Give the material again in full, matching it exactly.

· · · · ·

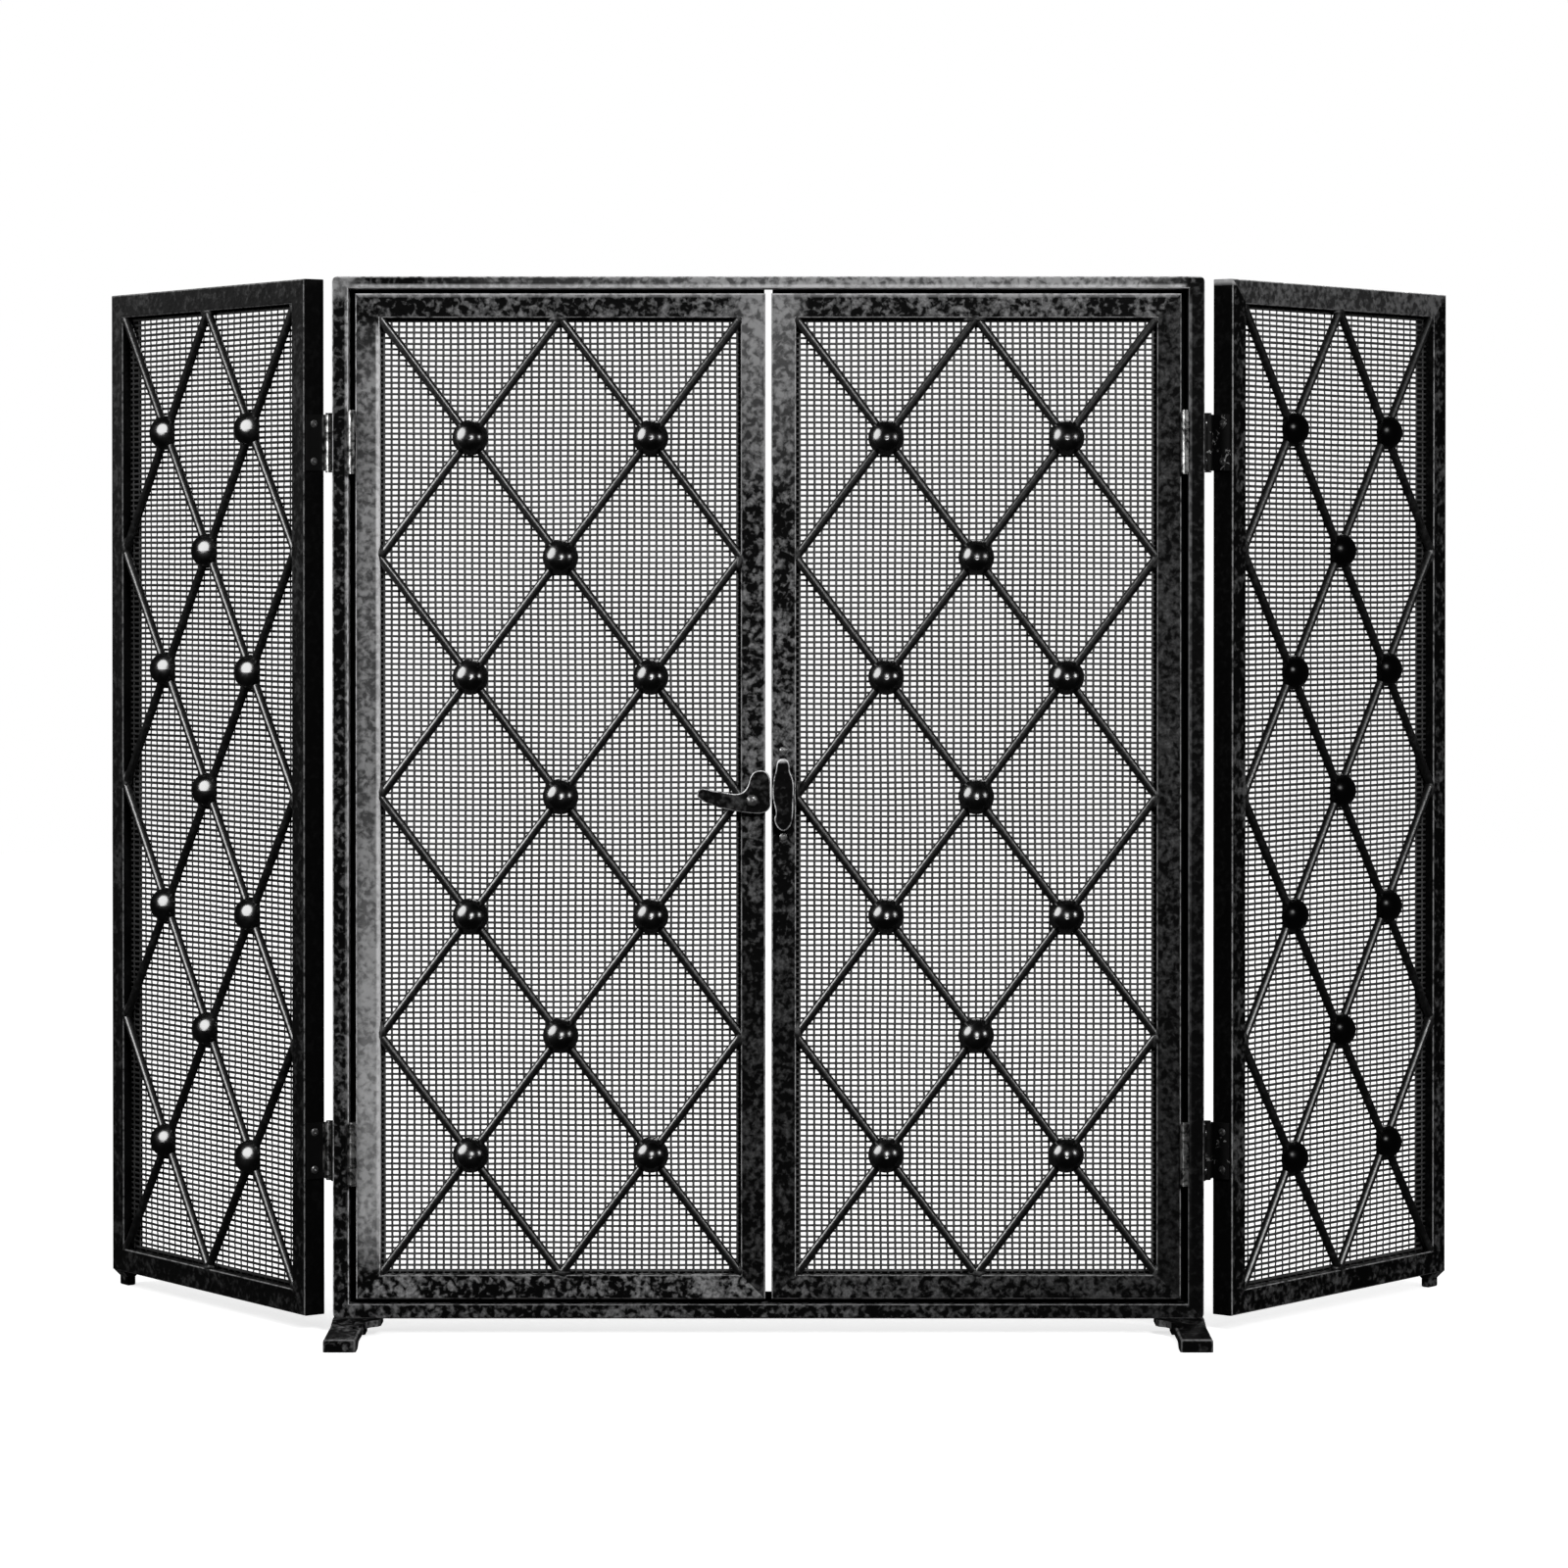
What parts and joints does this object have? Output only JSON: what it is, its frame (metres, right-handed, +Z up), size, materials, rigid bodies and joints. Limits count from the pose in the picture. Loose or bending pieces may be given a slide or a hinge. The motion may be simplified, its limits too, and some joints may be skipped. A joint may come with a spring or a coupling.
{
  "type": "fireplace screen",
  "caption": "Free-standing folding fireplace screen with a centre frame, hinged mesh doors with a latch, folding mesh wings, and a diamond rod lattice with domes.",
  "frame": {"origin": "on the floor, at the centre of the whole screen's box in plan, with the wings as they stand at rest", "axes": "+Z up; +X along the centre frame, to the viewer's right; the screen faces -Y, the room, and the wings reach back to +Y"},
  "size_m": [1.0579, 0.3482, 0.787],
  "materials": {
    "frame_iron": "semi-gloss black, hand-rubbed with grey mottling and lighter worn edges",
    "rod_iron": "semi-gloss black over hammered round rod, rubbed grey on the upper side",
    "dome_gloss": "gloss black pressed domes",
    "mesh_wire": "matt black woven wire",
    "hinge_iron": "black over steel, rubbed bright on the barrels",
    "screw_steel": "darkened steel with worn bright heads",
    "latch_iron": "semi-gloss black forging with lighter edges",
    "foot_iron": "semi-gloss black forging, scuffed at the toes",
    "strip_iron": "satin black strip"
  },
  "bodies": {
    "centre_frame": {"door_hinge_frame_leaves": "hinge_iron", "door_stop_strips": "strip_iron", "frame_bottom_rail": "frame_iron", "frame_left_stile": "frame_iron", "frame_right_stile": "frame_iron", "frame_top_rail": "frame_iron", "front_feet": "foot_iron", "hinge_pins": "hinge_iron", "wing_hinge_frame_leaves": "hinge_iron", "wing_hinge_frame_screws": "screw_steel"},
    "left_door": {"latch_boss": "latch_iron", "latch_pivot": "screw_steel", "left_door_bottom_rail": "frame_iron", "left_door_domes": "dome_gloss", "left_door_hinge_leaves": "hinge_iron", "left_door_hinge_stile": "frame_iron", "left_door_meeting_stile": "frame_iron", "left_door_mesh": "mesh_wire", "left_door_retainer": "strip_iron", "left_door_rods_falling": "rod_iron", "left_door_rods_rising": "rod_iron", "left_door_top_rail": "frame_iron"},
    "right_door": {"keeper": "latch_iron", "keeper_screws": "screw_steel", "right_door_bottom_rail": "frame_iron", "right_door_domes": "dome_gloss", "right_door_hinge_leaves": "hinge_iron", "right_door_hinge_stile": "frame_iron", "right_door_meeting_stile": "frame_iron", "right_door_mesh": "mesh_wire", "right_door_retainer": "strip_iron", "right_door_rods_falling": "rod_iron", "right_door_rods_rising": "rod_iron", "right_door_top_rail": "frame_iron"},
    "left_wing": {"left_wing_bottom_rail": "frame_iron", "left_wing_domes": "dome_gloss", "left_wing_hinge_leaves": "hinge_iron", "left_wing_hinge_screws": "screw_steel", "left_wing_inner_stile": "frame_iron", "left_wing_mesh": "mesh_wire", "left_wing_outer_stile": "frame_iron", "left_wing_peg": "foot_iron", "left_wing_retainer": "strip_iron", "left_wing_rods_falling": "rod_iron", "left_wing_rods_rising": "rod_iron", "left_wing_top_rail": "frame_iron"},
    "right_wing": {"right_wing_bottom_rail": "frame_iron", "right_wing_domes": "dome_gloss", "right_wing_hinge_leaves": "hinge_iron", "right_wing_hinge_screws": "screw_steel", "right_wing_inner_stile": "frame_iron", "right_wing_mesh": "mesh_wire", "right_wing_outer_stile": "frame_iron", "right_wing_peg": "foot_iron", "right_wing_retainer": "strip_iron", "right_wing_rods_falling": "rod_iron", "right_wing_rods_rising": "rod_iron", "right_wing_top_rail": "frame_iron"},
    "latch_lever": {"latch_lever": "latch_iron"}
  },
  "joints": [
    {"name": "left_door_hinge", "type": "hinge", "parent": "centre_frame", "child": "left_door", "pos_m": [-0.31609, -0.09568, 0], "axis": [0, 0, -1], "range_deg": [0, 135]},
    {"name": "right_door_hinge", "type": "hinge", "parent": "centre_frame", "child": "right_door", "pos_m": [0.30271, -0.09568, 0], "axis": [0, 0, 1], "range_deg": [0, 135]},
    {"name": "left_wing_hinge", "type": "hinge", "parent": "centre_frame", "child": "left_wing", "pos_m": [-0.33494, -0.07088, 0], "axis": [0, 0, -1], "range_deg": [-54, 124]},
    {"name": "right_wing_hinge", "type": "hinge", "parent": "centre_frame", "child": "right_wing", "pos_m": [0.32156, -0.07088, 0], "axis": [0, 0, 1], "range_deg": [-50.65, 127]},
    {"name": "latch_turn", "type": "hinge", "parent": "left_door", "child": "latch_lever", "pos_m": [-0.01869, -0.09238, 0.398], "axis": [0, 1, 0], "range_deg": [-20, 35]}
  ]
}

· · · · ·

=== Result ===
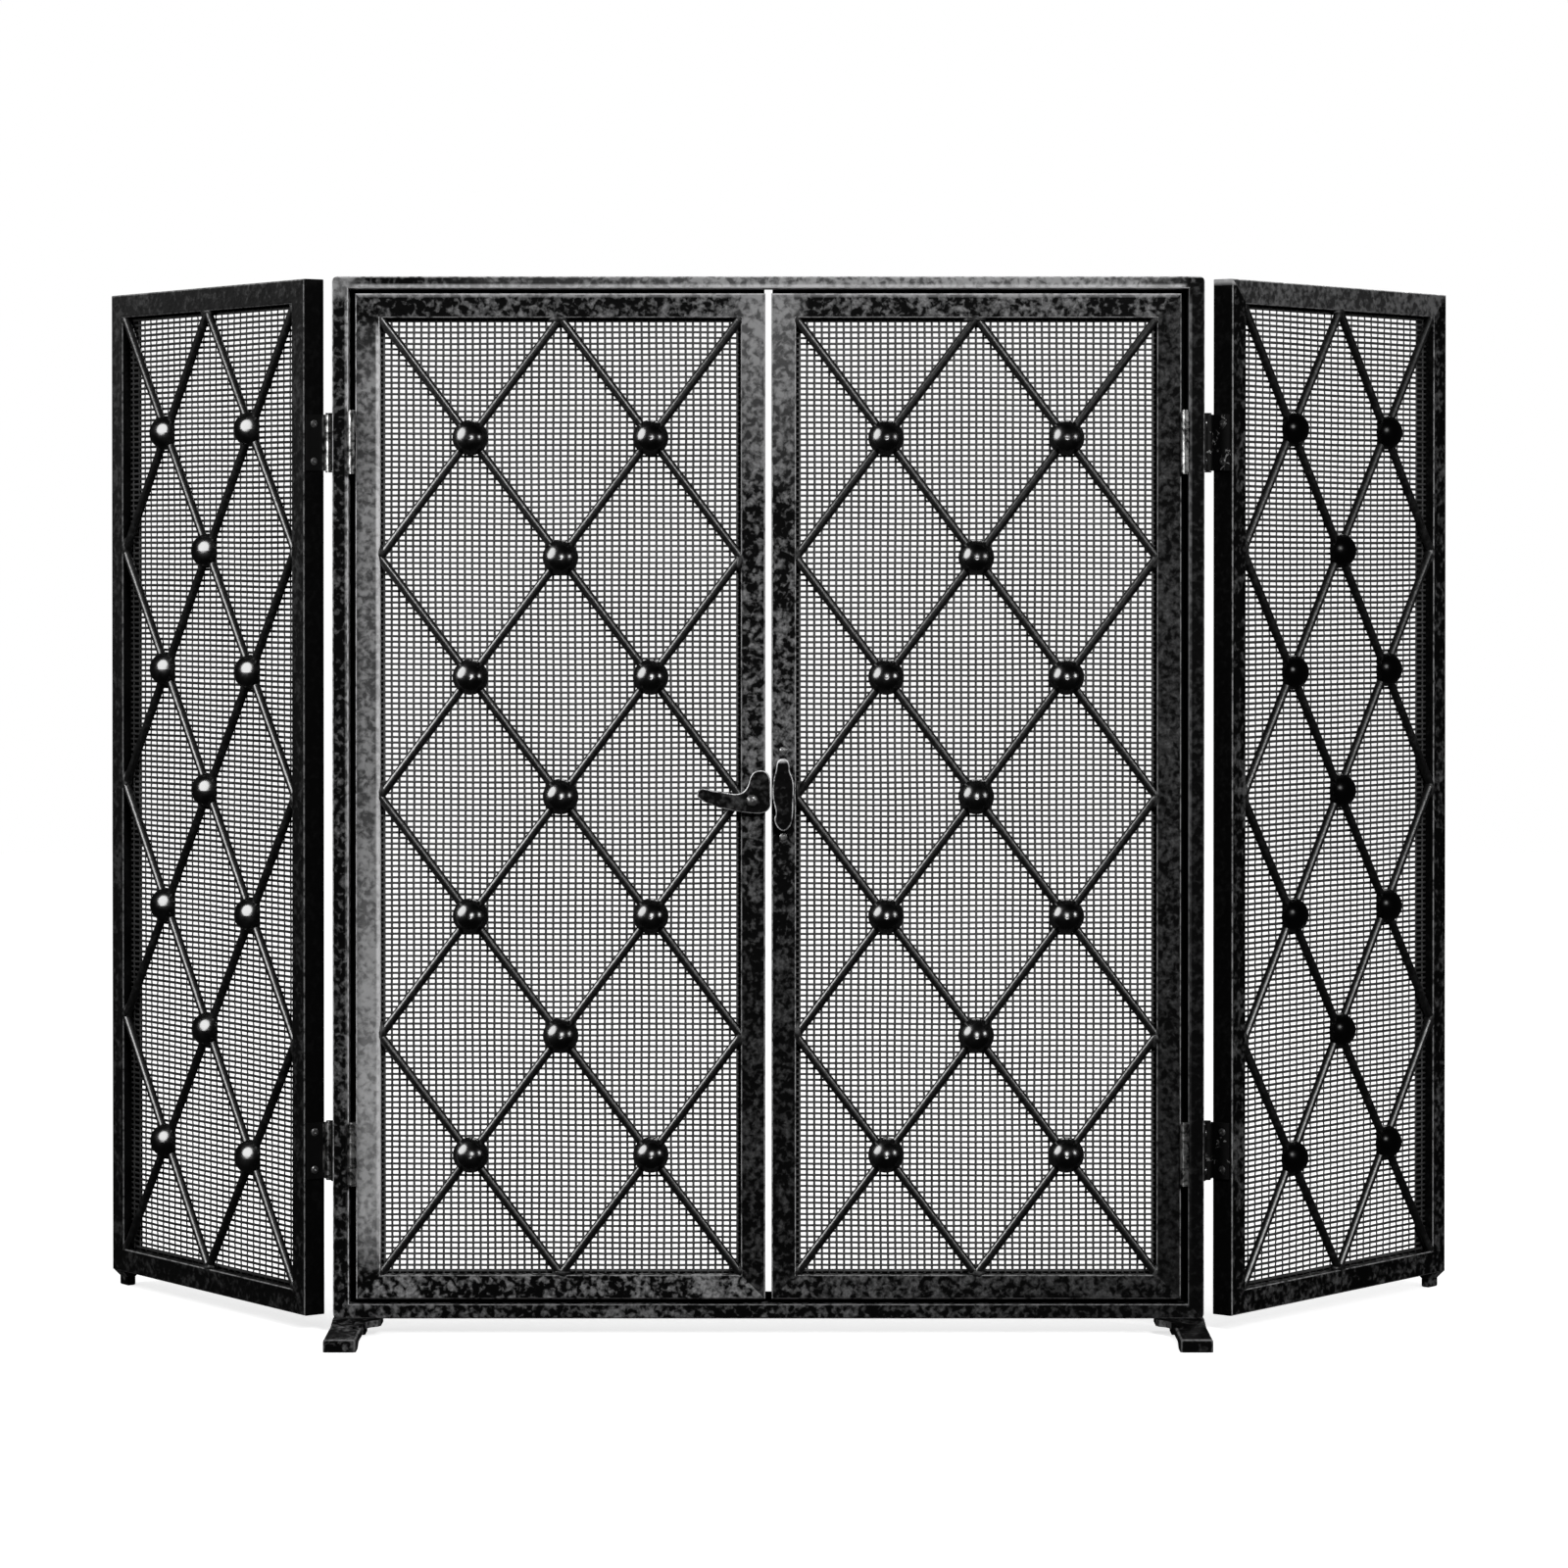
What parts and joints does this object have? Output only JSON: what it is, its frame (metres, right-handed, +Z up), size, materials, rigid bodies and joints. Limits count from the pose in the picture. Loose or bending pieces may be given a slide or a hinge. The motion may be simplified, its limits too, and some joints may be skipped. A joint may come with a spring or a coupling.
{
  "type": "fireplace screen",
  "caption": "Free-standing folding fireplace screen with a centre frame, hinged mesh doors with a latch, folding mesh wings, and a diamond rod lattice with domes.",
  "frame": {"origin": "on the floor, at the centre of the whole screen's box in plan, with the wings as they stand at rest", "axes": "+Z up; +X along the centre frame, to the viewer's right; the screen faces -Y, the room, and the wings reach back to +Y"},
  "size_m": [1.0579, 0.3482, 0.787],
  "materials": {
    "frame_iron": "semi-gloss black, hand-rubbed with grey mottling and lighter worn edges",
    "rod_iron": "semi-gloss black over hammered round rod, rubbed grey on the upper side",
    "dome_gloss": "gloss black pressed domes",
    "mesh_wire": "matt black woven wire",
    "hinge_iron": "black over steel, rubbed bright on the barrels",
    "screw_steel": "darkened steel with worn bright heads",
    "latch_iron": "semi-gloss black forging with lighter edges",
    "foot_iron": "semi-gloss black forging, scuffed at the toes",
    "strip_iron": "satin black strip"
  },
  "bodies": {
    "centre_frame": {"door_hinge_frame_leaves": "hinge_iron", "door_stop_strips": "strip_iron", "frame_bottom_rail": "frame_iron", "frame_left_stile": "frame_iron", "frame_right_stile": "frame_iron", "frame_top_rail": "frame_iron", "front_feet": "foot_iron", "hinge_pins": "hinge_iron", "wing_hinge_frame_leaves": "hinge_iron", "wing_hinge_frame_screws": "screw_steel"},
    "left_door": {"latch_boss": "latch_iron", "latch_pivot": "screw_steel", "left_door_bottom_rail": "frame_iron", "left_door_domes": "dome_gloss", "left_door_hinge_leaves": "hinge_iron", "left_door_hinge_stile": "frame_iron", "left_door_meeting_stile": "frame_iron", "left_door_mesh": "mesh_wire", "left_door_retainer": "strip_iron", "left_door_rods_falling": "rod_iron", "left_door_rods_rising": "rod_iron", "left_door_top_rail": "frame_iron"},
    "right_door": {"keeper": "latch_iron", "keeper_screws": "screw_steel", "right_door_bottom_rail": "frame_iron", "right_door_domes": "dome_gloss", "right_door_hinge_leaves": "hinge_iron", "right_door_hinge_stile": "frame_iron", "right_door_meeting_stile": "frame_iron", "right_door_mesh": "mesh_wire", "right_door_retainer": "strip_iron", "right_door_rods_falling": "rod_iron", "right_door_rods_rising": "rod_iron", "right_door_top_rail": "frame_iron"},
    "left_wing": {"left_wing_bottom_rail": "frame_iron", "left_wing_domes": "dome_gloss", "left_wing_hinge_leaves": "hinge_iron", "left_wing_hinge_screws": "screw_steel", "left_wing_inner_stile": "frame_iron", "left_wing_mesh": "mesh_wire", "left_wing_outer_stile": "frame_iron", "left_wing_peg": "foot_iron", "left_wing_retainer": "strip_iron", "left_wing_rods_falling": "rod_iron", "left_wing_rods_rising": "rod_iron", "left_wing_top_rail": "frame_iron"},
    "right_wing": {"right_wing_bottom_rail": "frame_iron", "right_wing_domes": "dome_gloss", "right_wing_hinge_leaves": "hinge_iron", "right_wing_hinge_screws": "screw_steel", "right_wing_inner_stile": "frame_iron", "right_wing_mesh": "mesh_wire", "right_wing_outer_stile": "frame_iron", "right_wing_peg": "foot_iron", "right_wing_retainer": "strip_iron", "right_wing_rods_falling": "rod_iron", "right_wing_rods_rising": "rod_iron", "right_wing_top_rail": "frame_iron"},
    "latch_lever": {"latch_lever": "latch_iron"}
  },
  "joints": [
    {"name": "left_door_hinge", "type": "hinge", "parent": "centre_frame", "child": "left_door", "pos_m": [-0.31609, -0.09568, 0], "axis": [0, 0, -1], "range_deg": [0, 135]},
    {"name": "right_door_hinge", "type": "hinge", "parent": "centre_frame", "child": "right_door", "pos_m": [0.30271, -0.09568, 0], "axis": [0, 0, 1], "range_deg": [0, 135]},
    {"name": "left_wing_hinge", "type": "hinge", "parent": "centre_frame", "child": "left_wing", "pos_m": [-0.33494, -0.07088, 0], "axis": [0, 0, -1], "range_deg": [-54, 124]},
    {"name": "right_wing_hinge", "type": "hinge", "parent": "centre_frame", "child": "right_wing", "pos_m": [0.32156, -0.07088, 0], "axis": [0, 0, 1], "range_deg": [-50.65, 127]},
    {"name": "latch_turn", "type": "hinge", "parent": "left_door", "child": "latch_lever", "pos_m": [-0.01869, -0.09238, 0.398], "axis": [0, 1, 0], "range_deg": [-20, 35]}
  ]
}